* **SUPPLIED MATERIAL**
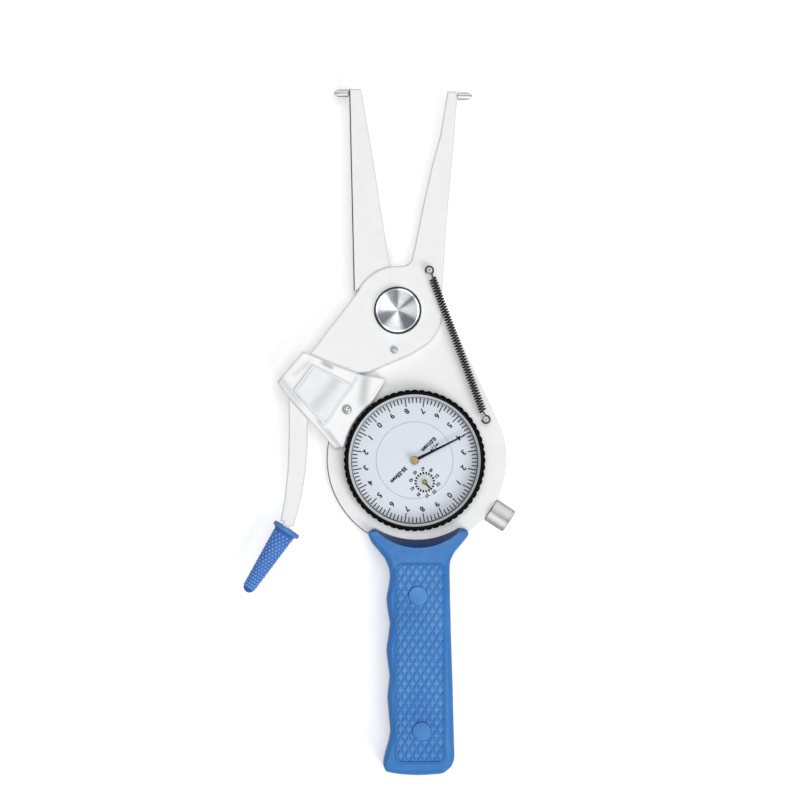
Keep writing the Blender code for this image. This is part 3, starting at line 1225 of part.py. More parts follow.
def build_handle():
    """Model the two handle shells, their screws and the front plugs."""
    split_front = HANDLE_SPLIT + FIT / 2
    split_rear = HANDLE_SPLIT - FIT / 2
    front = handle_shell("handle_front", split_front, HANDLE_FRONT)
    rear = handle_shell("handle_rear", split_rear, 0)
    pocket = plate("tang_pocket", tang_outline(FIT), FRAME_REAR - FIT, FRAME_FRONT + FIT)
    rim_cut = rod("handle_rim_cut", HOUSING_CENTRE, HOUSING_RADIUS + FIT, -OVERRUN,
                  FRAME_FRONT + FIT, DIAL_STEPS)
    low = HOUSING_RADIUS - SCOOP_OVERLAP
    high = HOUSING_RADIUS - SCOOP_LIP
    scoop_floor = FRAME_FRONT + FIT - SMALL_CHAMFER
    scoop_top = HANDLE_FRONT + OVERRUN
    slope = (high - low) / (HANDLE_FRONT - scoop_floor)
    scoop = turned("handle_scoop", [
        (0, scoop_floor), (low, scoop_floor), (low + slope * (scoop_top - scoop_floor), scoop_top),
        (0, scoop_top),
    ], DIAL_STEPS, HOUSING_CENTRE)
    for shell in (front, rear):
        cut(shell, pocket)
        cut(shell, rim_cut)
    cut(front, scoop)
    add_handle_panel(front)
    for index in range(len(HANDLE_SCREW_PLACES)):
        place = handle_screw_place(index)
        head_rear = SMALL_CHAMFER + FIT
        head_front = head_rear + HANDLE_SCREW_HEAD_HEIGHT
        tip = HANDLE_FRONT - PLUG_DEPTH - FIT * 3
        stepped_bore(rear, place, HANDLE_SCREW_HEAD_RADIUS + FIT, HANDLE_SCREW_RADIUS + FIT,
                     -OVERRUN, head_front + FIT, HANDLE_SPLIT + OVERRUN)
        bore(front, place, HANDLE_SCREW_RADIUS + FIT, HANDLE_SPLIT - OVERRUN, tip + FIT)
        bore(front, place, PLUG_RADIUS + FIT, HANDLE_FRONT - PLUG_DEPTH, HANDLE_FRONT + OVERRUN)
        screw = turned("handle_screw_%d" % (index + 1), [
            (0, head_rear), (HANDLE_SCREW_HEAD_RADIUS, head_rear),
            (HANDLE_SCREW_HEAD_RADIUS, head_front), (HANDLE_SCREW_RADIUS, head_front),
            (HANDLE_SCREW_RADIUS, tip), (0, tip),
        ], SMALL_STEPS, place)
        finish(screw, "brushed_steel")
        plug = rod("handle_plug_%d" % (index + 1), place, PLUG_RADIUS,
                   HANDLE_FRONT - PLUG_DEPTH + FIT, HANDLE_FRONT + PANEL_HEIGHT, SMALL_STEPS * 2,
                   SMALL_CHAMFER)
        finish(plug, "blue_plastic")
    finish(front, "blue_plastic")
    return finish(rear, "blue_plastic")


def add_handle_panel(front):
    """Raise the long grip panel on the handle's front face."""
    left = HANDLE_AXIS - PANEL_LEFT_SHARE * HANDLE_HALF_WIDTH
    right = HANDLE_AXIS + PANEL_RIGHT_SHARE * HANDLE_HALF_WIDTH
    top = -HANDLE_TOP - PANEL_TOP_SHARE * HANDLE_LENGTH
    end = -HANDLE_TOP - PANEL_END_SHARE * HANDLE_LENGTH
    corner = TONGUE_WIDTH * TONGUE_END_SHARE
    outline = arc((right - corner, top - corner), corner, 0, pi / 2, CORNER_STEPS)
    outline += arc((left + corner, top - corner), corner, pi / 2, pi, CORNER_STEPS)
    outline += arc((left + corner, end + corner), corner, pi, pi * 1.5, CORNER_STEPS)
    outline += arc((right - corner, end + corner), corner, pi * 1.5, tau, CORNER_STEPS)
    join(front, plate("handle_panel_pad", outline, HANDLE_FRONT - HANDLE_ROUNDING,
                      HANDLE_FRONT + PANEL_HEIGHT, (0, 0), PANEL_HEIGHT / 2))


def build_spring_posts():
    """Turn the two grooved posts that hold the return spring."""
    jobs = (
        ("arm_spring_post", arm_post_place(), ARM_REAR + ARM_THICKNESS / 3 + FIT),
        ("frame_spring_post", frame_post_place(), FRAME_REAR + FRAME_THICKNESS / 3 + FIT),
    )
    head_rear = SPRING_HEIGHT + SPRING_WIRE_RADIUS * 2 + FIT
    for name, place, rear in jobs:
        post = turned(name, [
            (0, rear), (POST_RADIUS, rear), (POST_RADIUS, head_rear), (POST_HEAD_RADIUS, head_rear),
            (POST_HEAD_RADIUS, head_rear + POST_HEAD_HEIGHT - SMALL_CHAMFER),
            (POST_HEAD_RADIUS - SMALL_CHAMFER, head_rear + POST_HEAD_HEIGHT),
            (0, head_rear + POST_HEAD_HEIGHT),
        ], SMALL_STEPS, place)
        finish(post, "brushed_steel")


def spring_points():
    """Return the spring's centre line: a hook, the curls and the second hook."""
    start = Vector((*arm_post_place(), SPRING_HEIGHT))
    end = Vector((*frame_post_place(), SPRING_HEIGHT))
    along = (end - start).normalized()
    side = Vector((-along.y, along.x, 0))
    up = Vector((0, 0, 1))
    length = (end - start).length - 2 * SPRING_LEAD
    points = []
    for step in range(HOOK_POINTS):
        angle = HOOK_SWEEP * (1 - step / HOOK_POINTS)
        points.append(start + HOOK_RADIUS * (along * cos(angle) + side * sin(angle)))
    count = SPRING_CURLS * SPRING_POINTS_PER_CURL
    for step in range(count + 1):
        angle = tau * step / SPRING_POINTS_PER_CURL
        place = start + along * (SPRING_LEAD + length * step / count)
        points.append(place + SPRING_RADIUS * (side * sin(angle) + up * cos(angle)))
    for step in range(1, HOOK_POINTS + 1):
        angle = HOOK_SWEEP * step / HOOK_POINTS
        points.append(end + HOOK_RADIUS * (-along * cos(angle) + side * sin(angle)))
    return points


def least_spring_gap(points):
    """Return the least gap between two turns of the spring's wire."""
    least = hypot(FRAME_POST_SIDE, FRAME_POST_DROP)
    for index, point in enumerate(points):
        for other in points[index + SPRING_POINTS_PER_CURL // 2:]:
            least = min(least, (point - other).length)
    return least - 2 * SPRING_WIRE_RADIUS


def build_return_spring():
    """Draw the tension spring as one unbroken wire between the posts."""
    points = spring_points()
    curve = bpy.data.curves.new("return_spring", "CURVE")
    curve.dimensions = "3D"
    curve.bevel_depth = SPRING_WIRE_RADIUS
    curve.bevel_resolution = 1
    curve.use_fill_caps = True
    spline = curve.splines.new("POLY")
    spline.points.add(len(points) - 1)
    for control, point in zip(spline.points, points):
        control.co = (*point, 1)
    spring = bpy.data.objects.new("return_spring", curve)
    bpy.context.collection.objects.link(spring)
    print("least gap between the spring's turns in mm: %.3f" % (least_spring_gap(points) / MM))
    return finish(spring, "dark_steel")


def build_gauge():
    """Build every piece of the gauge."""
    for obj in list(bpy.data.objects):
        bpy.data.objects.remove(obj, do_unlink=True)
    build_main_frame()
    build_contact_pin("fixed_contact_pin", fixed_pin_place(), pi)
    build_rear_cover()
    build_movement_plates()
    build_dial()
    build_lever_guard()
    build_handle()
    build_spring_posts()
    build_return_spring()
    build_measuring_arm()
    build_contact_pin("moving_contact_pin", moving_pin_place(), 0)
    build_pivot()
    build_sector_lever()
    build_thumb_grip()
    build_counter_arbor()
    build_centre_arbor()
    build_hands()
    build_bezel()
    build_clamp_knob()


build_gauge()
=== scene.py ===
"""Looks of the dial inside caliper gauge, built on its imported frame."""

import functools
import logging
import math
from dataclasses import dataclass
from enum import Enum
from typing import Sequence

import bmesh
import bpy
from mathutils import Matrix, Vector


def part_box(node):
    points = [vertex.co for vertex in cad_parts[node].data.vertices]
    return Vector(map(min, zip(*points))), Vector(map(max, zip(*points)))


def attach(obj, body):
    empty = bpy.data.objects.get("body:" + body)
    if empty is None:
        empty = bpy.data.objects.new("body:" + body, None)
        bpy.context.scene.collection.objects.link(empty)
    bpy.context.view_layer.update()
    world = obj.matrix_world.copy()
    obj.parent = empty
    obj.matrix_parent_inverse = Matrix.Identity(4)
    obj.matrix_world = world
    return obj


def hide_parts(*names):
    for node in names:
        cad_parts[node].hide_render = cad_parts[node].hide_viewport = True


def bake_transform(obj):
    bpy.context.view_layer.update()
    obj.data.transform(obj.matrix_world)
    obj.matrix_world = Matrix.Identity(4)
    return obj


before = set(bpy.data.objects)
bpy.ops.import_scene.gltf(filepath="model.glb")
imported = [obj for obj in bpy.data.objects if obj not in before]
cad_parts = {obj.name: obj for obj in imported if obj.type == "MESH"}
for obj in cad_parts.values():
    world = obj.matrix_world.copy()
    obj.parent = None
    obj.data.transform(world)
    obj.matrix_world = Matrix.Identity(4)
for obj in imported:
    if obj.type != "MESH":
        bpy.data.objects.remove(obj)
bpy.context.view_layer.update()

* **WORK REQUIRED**
Only the lines from the one containing "build_movement_plates()" through the end of the material should be reproduced, exactly, with both ends included.

* **FULL OUTPUT**
    build_movement_plates()
    build_dial()
    build_lever_guard()
    build_handle()
    build_spring_posts()
    build_return_spring()
    build_measuring_arm()
    build_contact_pin("moving_contact_pin", moving_pin_place(), 0)
    build_pivot()
    build_sector_lever()
    build_thumb_grip()
    build_counter_arbor()
    build_centre_arbor()
    build_hands()
    build_bezel()
    build_clamp_knob()


build_gauge()
=== scene.py ===
"""Looks of the dial inside caliper gauge, built on its imported frame."""

import functools
import logging
import math
from dataclasses import dataclass
from enum import Enum
from typing import Sequence

import bmesh
import bpy
from mathutils import Matrix, Vector


def part_box(node):
    points = [vertex.co for vertex in cad_parts[node].data.vertices]
    return Vector(map(min, zip(*points))), Vector(map(max, zip(*points)))


def attach(obj, body):
    empty = bpy.data.objects.get("body:" + body)
    if empty is None:
        empty = bpy.data.objects.new("body:" + body, None)
        bpy.context.scene.collection.objects.link(empty)
    bpy.context.view_layer.update()
    world = obj.matrix_world.copy()
    obj.parent = empty
    obj.matrix_parent_inverse = Matrix.Identity(4)
    obj.matrix_world = world
    return obj


def hide_parts(*names):
    for node in names:
        cad_parts[node].hide_render = cad_parts[node].hide_viewport = True


def bake_transform(obj):
    bpy.context.view_layer.update()
    obj.data.transform(obj.matrix_world)
    obj.matrix_world = Matrix.Identity(4)
    return obj


before = set(bpy.data.objects)
bpy.ops.import_scene.gltf(filepath="model.glb")
imported = [obj for obj in bpy.data.objects if obj not in before]
cad_parts = {obj.name: obj for obj in imported if obj.type == "MESH"}
for obj in cad_parts.values():
    world = obj.matrix_world.copy()
    obj.parent = None
    obj.data.transform(world)
    obj.matrix_world = Matrix.Identity(4)
for obj in imported:
    if obj.type != "MESH":
        bpy.data.objects.remove(obj)
bpy.context.view_layer.update()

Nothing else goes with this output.